(MATERIAL PROVIDED)
☆ ☆ ☆ ☆ ☆ ☆ ☆
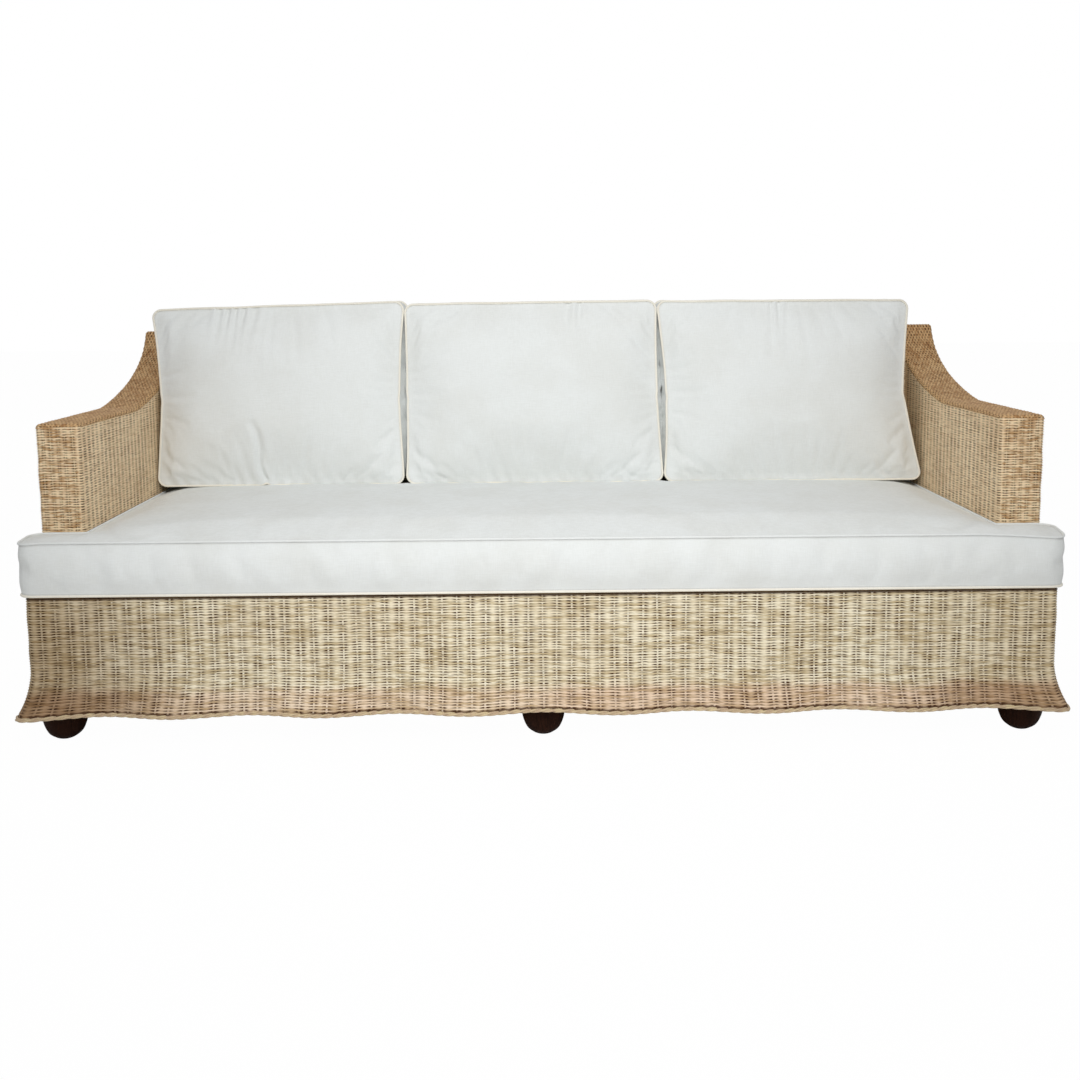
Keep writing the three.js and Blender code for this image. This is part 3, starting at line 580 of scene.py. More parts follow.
def canvas_group():
    """A fine plain cloth on object places, with faint slubs."""
    takes = {"Place": "vector", "Color": "colour", "Thread": "value"}
    tree, w, given, result = new_group("Canvas", takes, {"Color": "colour", "Height": "value"})
    turns = w.math("DIVIDE", 2 * math.pi, given["Thread"])
    waves = [w.math("SINE", w.times(axis, turns)) for axis in w.split(given["Place"])]
    slubs = [w.noise(w.scaled(given["Place"], stretch)) for stretch in SLUB_STRETCHES]
    tone = w.plus(*(w.times(slub, 0.5) for slub in slubs))
    mottle = w.noise(given["Place"], scale=9.0)
    colour = w.tint(1.0, given["Color"], w.mix(w.rise(tone, (0.35, 0.65)), WHITE, SLUB_TINT))
    colour = w.tint(1.0, colour, w.mix(w.rise(mottle, (0.35, 0.7)), WHITE, MOTTLE_TINT))
    w.put(result["Color"], colour)
    height = w.plus(w.times(w.plus(*waves), THREAD_RELIEF), w.times(tone, SLUB_RELIEF))
    w.put(result["Height"], height)
    return tree


# Stretches and tones of the wood's grain
FIGURE_STRETCH, PORE_STRETCH = (1.4, 22.0, 22.0), (14.0, 420.0, 420.0)
RING_COUNT = 46.0
TIMBER_DULL, FOOT_DULL = 0.62, 0.5
RING_DARKNESS, PORE_DARKNESS, LINE_ROUGHNESS = 0.65, 0.35, 0.12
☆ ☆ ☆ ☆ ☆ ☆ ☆
(WHAT IS BEING ASKED) Make an exact copy of the data above.

(COMPLETE OUTPUT)
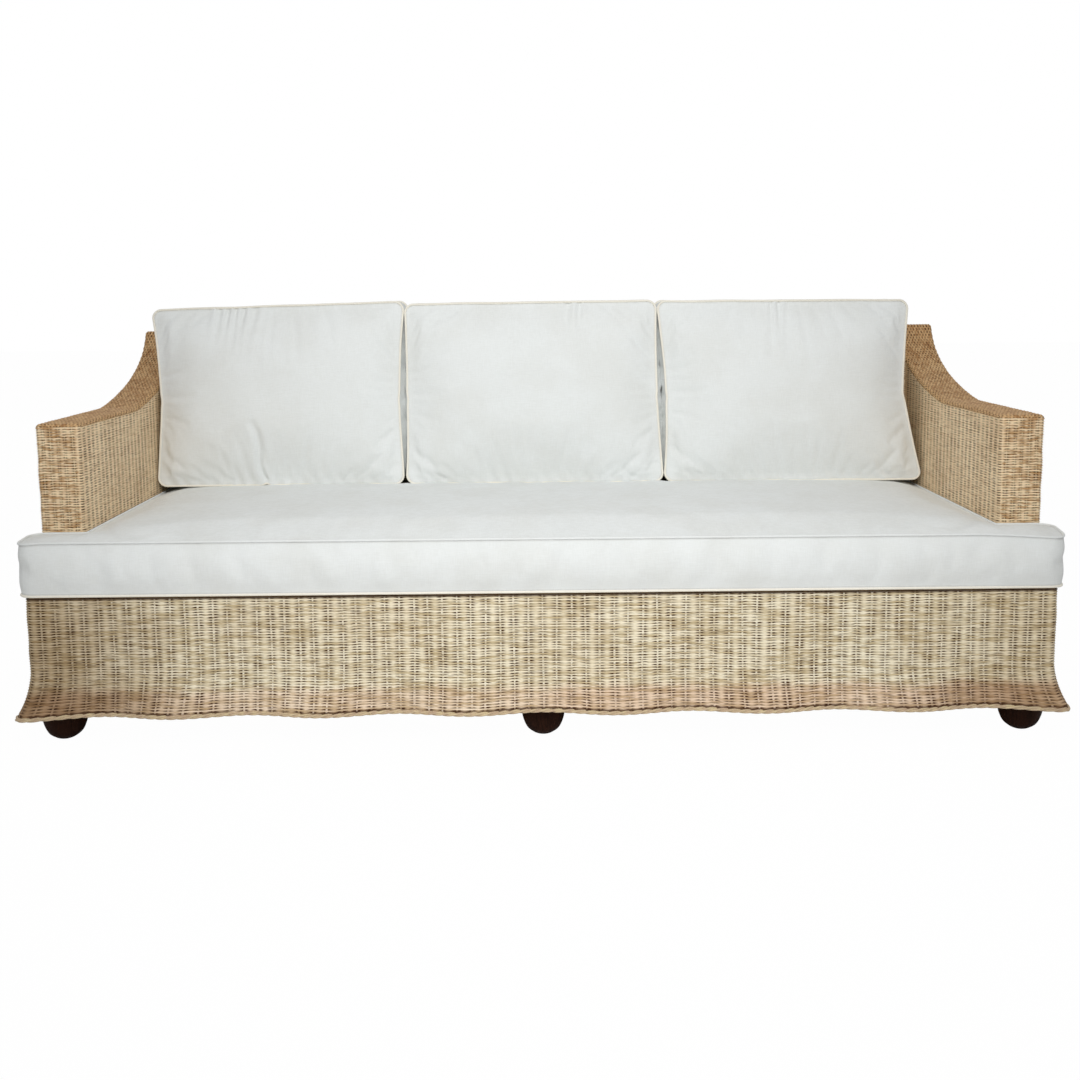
Keep writing the three.js and Blender code for this image. This is part 3, starting at line 580 of scene.py. More parts follow.
def canvas_group():
    """A fine plain cloth on object places, with faint slubs."""
    takes = {"Place": "vector", "Color": "colour", "Thread": "value"}
    tree, w, given, result = new_group("Canvas", takes, {"Color": "colour", "Height": "value"})
    turns = w.math("DIVIDE", 2 * math.pi, given["Thread"])
    waves = [w.math("SINE", w.times(axis, turns)) for axis in w.split(given["Place"])]
    slubs = [w.noise(w.scaled(given["Place"], stretch)) for stretch in SLUB_STRETCHES]
    tone = w.plus(*(w.times(slub, 0.5) for slub in slubs))
    mottle = w.noise(given["Place"], scale=9.0)
    colour = w.tint(1.0, given["Color"], w.mix(w.rise(tone, (0.35, 0.65)), WHITE, SLUB_TINT))
    colour = w.tint(1.0, colour, w.mix(w.rise(mottle, (0.35, 0.7)), WHITE, MOTTLE_TINT))
    w.put(result["Color"], colour)
    height = w.plus(w.times(w.plus(*waves), THREAD_RELIEF), w.times(tone, SLUB_RELIEF))
    w.put(result["Height"], height)
    return tree


# Stretches and tones of the wood's grain
FIGURE_STRETCH, PORE_STRETCH = (1.4, 22.0, 22.0), (14.0, 420.0, 420.0)
RING_COUNT = 46.0
TIMBER_DULL, FOOT_DULL = 0.62, 0.5
RING_DARKNESS, PORE_DARKNESS, LINE_ROUGHNESS = 0.65, 0.35, 0.12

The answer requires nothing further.